Ginzburg–Landau model for a long-pulse low-gain free-electron laser oscillator

Abstract

The Ginzburg–Landau model for the radiation field of a free-electron laser (FEL) was originally derived for a high-gain amplifier (S.Y. Cai and A. Bhattacharjee, Phys. Rev. A 43 (1991) 6934). With a view to making precise comparisons with experimental data from the long-pulse FEL oscillator at the University of California at Santa Barbara (UCSB) (L.R. Elias, G. Ramian, J. Hu, A. Amir, Phys. Rev.
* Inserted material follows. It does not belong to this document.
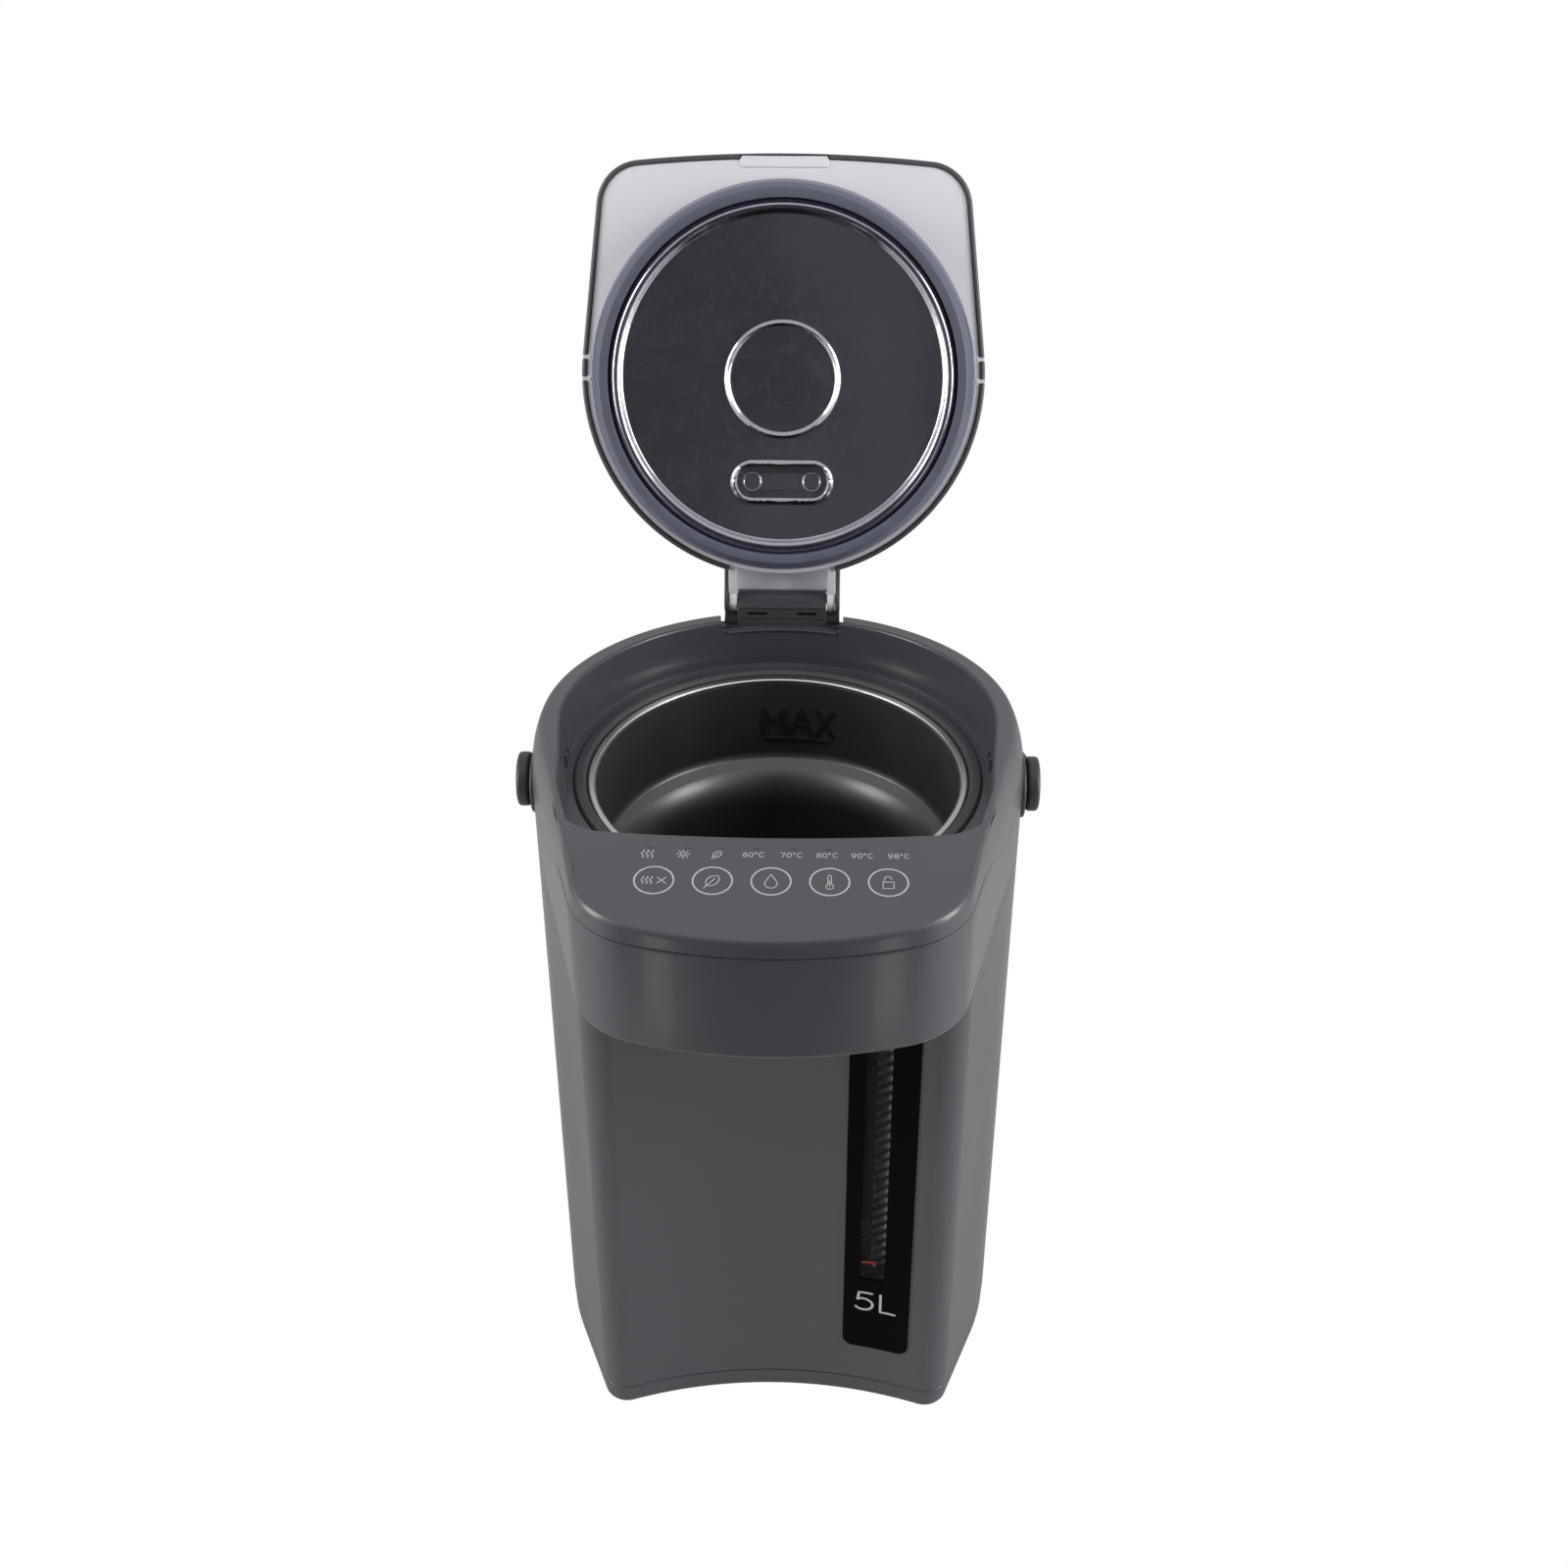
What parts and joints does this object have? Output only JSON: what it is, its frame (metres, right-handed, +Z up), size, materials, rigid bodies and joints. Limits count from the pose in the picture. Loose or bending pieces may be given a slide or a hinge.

Lett. 57 (1986) 424), we have developed a new formulation of the Ginzburg–Landau model starting from the low-gain oscillator equations. We implement a small-amplitude expansion of the radiation field, and derive the coefficients of the Ginzburg–Landau equation by analysis as well as by Mathematica. Stability analysis of the Ginzburg–Landau equation produces results similar to those obtained by T.M. Antonsen and B. Levush (Phys. Fluids B 1 (1989) 1097). These include the stability of the main mode (no Benjamin–Feir instability), phase-unstable off-centered modes (Eckhaus instability), as well as relaxation to the single mode which occurs much faster in amplitude than in phase. We obtain the saturated radiation amplitude a 0 as functions of the detuning parameter p inj and cavity loss, and determine the phase instability boundary in the a 0− p inj plane. The probability of realizing a single mode starting with random initial conditions is calculated and compared with spectral measurements from the UCSB FEL.